Mersenne ci illustra uno strumento a corde così piccolo da stare in una tasca ed infatti, non a caso, prende da essa il proprio nome.

Il nome deriva direttamente da Poche (tasca in francese, ma in uso anche in italiano con espressioni del tipo “argent de poche“, ed è stato storpiato in Pochette.

La forma della cassa, allungata e rotondeggiante ricorda molto quella della lira grecanica, ancora in uso nel sud Italia ma l’intonazione (per quinte) e l’uso come strumento da ballo la rende più vicina ad essere imparentato con il violino. Non a caso infatti Mersenne fa seguire alle tavole sulle Pochette, quelle della famiglia dei violini

Era così sonora da essere anche chiamata “la Ouyes“, una chiara derivazione dal verbo sentire, udire e per questo, oltre che per le sue dimensioni, era lo strumento preferito per la musica da ballo, in cui suonava la melodia con piccoli accordi d’accompagnamento. Era perciò lo strumento prediletto degli insegnanti di ballo che così potevano insegnare suonando da soli, senza dover pagare dei suonatori.
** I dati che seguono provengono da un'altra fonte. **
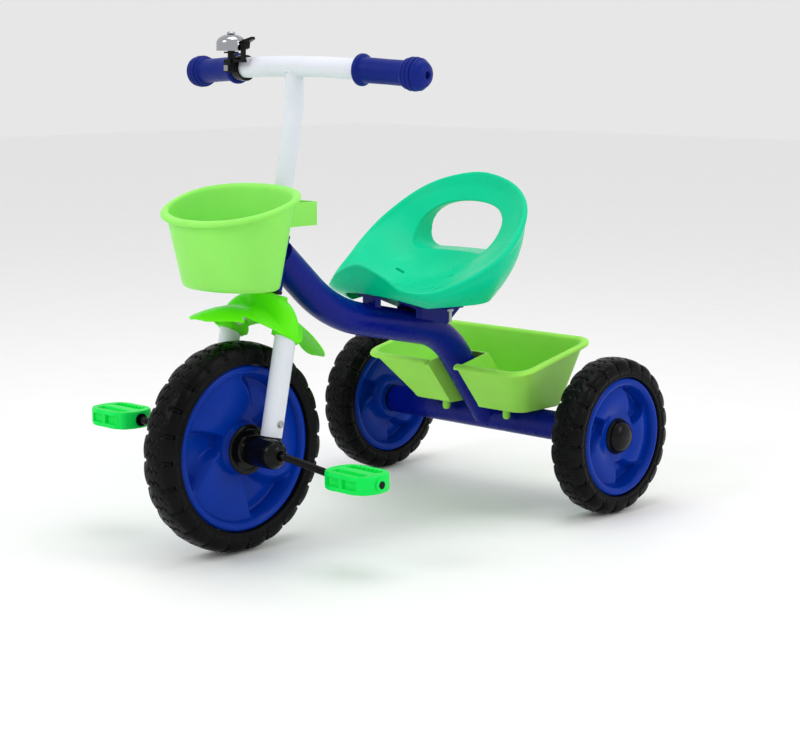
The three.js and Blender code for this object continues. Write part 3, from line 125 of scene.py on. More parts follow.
def finish(name, colour, roughness, tint, spread, grain, depth, peel=0, shader=None, specks=0,
           stretch=(1, 1, 1)):
    """A procedural finish: drifting colour and roughness, a fine grain and a slow waviness.

    The depth of the grain and of the waviness, peel, are in metres."""
    material = bpy.data.materials.new(name)
    material.use_nodes = True
    tree = material.node_tree
    link = tree.links.new
    principled = tree.nodes["Principled BSDF"]
    for key, value in (shader or {}).items():
        principled.inputs[key].default_value = value
    coordinates = node(tree, "ShaderNodeTexCoord")
    mapping = node(tree, "ShaderNodeMapping", Scale=stretch)
    link(coordinates.outputs["Object"], mapping.inputs["Vector"])
    coords = mapping.outputs["Vector"]
    base = linear(colour)
    mix = node(tree, "ShaderNodeMix", data_type="RGBA")
    mix.inputs[MIX_A].default_value = [c * (1 - tint) for c in base] + [1]
    mix.inputs[MIX_B].default_value = [min(1, c * (1 + tint) + TINT_LIFT * tint) for c in base] + [1]
    link(remap(tree, noise(tree, coords, DRIFT_SCALE, 3), 0, 1), mix.inputs[MIX_FACTOR])
    colour_out = mix.outputs[MIX_RESULT]
    if specks:
        dust = node(tree, "ShaderNodeMix", data_type="RGBA")
        dust.inputs[MIX_B].default_value = [min(1, c + DUST_LIFT) for c in base] + [1]
        link(colour_out, dust.inputs[MIX_A])
        share = remap(tree, noise(tree, coords, DUST_SCALE, 6, 0.7), 0, specks, 0.5, 0.8)
        link(share, dust.inputs[MIX_FACTOR])
        colour_out = dust.outputs[MIX_RESULT]
    link(colour_out, principled.inputs["Base Color"])
    rough = remap(tree, noise(tree, coords, SHEEN_SCALE, 4),
                  max(LEAST_ROUGHNESS, roughness - spread), roughness + spread)
    link(rough, principled.inputs["Roughness"])
    fine = node(tree, "ShaderNodeBump", Strength=1.0, Distance=depth)
    link(noise(tree, coords, grain, 4, 0.6), fine.inputs["Height"])
    normal = fine.outputs["Normal"]
    if peel:
        slow = node(tree, "ShaderNodeBump", Strength=1.0, Distance=peel)
        link(noise(tree, coords, WAVE_SCALE, 1), slow.inputs["Height"])
        link(normal, slow.inputs["Normal"])
        normal = slow.outputs["Normal"]
    link(normal, principled.inputs["Normal"])
    return material


ENAMEL = {"Coat Weight": 0.1, "Coat Roughness": 0.05, "Specular IOR Level": 0.1}
MOULDED = {"Specular IOR Level": 0.1}
THIN = {"Specular IOR Level": 0.1, "Subsurface Weight": 0.4, "Subsurface Scale": 0.005}
RUBBER = {"Specular IOR Level": 0.07}
HARD_BLACK = {"Specular IOR Level": 0.15}
METAL = {"Metallic": 1.0}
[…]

Veniva tenuta bassa, sotto l’ascella, si suonava con l’archetto e non aveva tasti e quindi era di più difficile intonazione, anche data la piccolezza dello strumento. La dimensione però aiutava a far adornare lo strumento con materiali molto ricercati o forme bizzarre come questa pochette a forma di delfino.

Battista Bressano, pochette in forma di delfino, Brescia (?), fine sec. XVI – inizio sec. XVII. Bologna, Museo internazionale e biblioteca_della_musica. Foto di Paolo Monti, 1974.